DETAILED DESCRIPTION

[0014] It will be readily understood that the components of the embodiments, as generally described and illustrated in the figures herein, may be arranged and designed in a wide variety of different configurations in addition to the described example embodiments. Thus, the following more detailed description of the example embodiments, as represented in the figures, is not intended to limit the scope of the claims, but is merely representative of certain example embodiments.

[0015] Reference throughout this specification to an "embodiment" or "embodiment(s)" means that a particular feature, structure, or characteristic described in connection with the embodiment is included in at least one embodiment. Thus, the appearances of "embodiment" or "embodiment(s)" in various places throughout this specification are not necessarily all referring to the same embodiment.

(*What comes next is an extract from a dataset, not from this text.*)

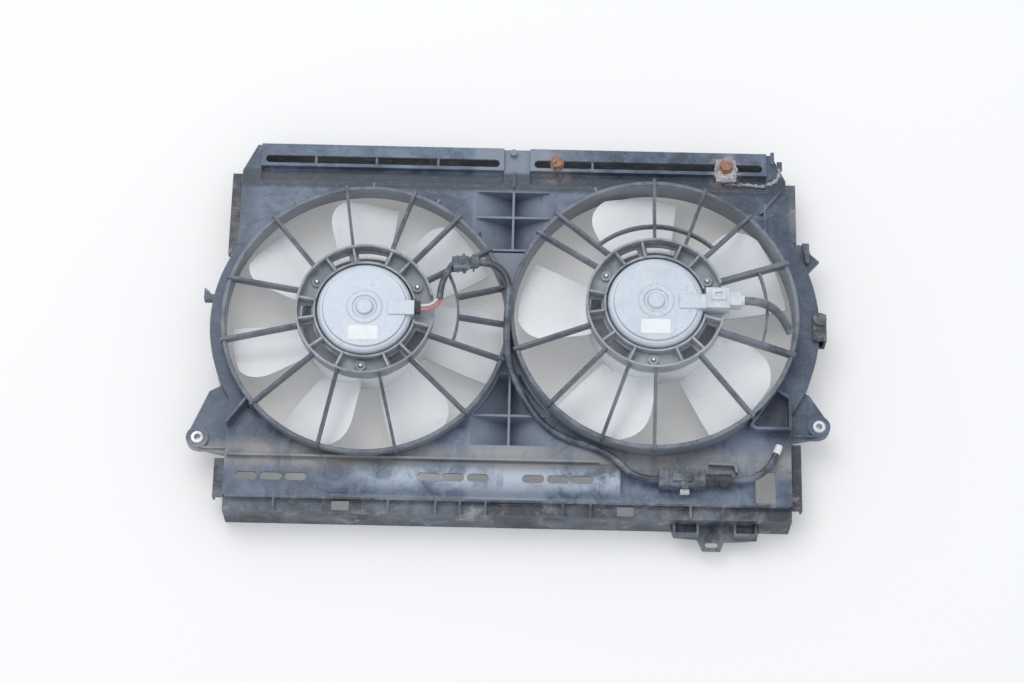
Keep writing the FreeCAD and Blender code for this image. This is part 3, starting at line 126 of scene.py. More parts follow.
# %% A finish made of nodes
class Finish:
    """One material, built as sums of masks over the piece's own coordinates."""

    def __init__(self, name):
        self.material = bpy.data.materials.new(name)
        self.material.use_nodes = True
        self.tree = self.material.node_tree
        self.tree.nodes.clear()
        self.place = self.add("ShaderNodeTexCoord", {}, {}, "Object")

    def add(self, kind, settings, sockets, output=0):
        node = self.tree.nodes.new(kind)
        for key, value in settings.items():
            setattr(node, key, value)
        for key, value in sockets.items():
            target = node.inputs[key]
            if isinstance(value, Value):
                self.tree.links.new(value.socket, target)
            elif target.type == "RGBA":
                target.default_value = (*value, 1)
            else:
                target.default_value = value
        return Value(self, node.outputs[output])

    def shown(self, shader):
        """End the material with this shader."""
        output = self.tree.nodes.new("ShaderNodeOutputMaterial")
        self.tree.links.new(shader.socket, output.inputs["Surface"])
        return self.material

    def noise(self, scale, detail=3.0, rough=0.55, where=None, twist=0.0):
        return self.add("ShaderNodeTexNoise", {}, {"Vector": where or self.place, "Scale": scale,
                        "Detail": detail, "Roughness": rough, "Distortion": twist}, "Fac")

    def stretched(self, sizes, turn=0.0, shift=(0, 0, 0)):
        return self.add("ShaderNodeMapping", {}, {"Vector": self.place, "Location": shift,
                        "Rotation": (0, 0, turn), "Scale": sizes})

    def patch(self, value, low, high):
        """Smooth mask: 0 below low, 1 above high."""
        return self.add("ShaderNodeMapRange", {"interpolation_type": "SMOOTHSTEP"},
                        {"Value": value, "From Min": low, "From Max": high})

    def blend(self, mask, first, second):
        return self.add("ShaderNodeMix", {"data_type": "RGBA"}, {0: mask, 6: first, 7: second}, 2)

    def along(self, axis):
        return self.add("ShaderNodeSeparateXYZ", {}, {0: self.place}, axis)

    def band(self, axis, low, high, fade):
        """Soft band across one axis: 1 between low and high."""
        value = self.along(axis)
        below_high = 1 - self.patch(value, high - fade, high + fade)
        return self.patch(value, low - fade, low + fade) * below_high

    def near(self, middle, inner, outer):
        """Soft ball: 1 inside the inner radius, 0 beyond the outer one."""
        away = self.add("ShaderNodeVectorMath", {"operation": "DISTANCE"},
                        {0: self.place, 1: tuple(middle)}, "Value")
        return 1 - self.patch(away, inner, outer)

    def facing_up(self):
        normal = self.add("ShaderNodeNewGeometry", {}, {}, "Normal")
        return self.add("ShaderNodeSeparateXYZ", {}, {0: normal}, "Z")

    def rounded(self, radius):
        """Normal of softly rounded edges, and a mask of those edges."""
        soft = self.add("ShaderNodeBevel", {"samples": 4}, {"Radius": radius})
        flat = self.add("ShaderNodeNewGeometry", {}, {}, "Normal")
        agree = self.add("ShaderNodeVectorMath", {"operation": "DOT_PRODUCT"}, {0: soft, 1: flat},
                         "Value")
        return soft, self.patch(1 - agree, 0.01, 0.16)

    def bump(self, height, distance, normal, strength):
        return self.add("ShaderNodeBump", {}, {"Height": height, "Distance": distance,
                        "Strength": strength, "Normal": normal})

    def surface(self, colour, rough, normal, metal=0.0, coat=0.0):
        return self.shown(self.add("ShaderNodeBsdfPrincipled", {}, {
            "Base Color": colour, "Roughness": rough, "Normal": normal, "Metallic": metal,
            "Coat Weight": coat}))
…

[0016] Furthermore, the described features, structures, or characteristics may be combined in any suitable manner in one or more embodiments. In the following description, numerous specific details are provided to give a thorough understanding of example embodiments. One skilled in the relevant art will recognize, however, that aspects can be practiced without one or more of the specific details, or with other methods, components, materials, et cetera. In other instances, well-known structures, materials, or operations are not shown or described in detail to avoid prolixity.

[0017] The central processing units (CPUs) or graphics processing units (GPUs) of modern computer systems designed to handle large amounts of data have multi- or many-core systems, wherein each core is capable of independently executing an active thread. Multi-core systems may have from two to sixteen cores on the same die, while many-core systems may have tens or even hundreds of cores. In addition to the multi- or many-core architectures, CPUs and GPUs may also be configured to support multithreading, such as simultaneous multithreading. For example, Hyper-Threading.RTM.(HT) technology allows each core of certain Intel.RTM.-based processors to simultaneously run multiple threads. Hyper-Threading.RTM. and Intel.RTM. are registered trademarks of the Intel Corporation. As such, in an exemplary system with eight processor sockets on the system board, with each processor having eight cores, and the processor supports four threads per core, then, the machine can process up to 256 threads simultaneously.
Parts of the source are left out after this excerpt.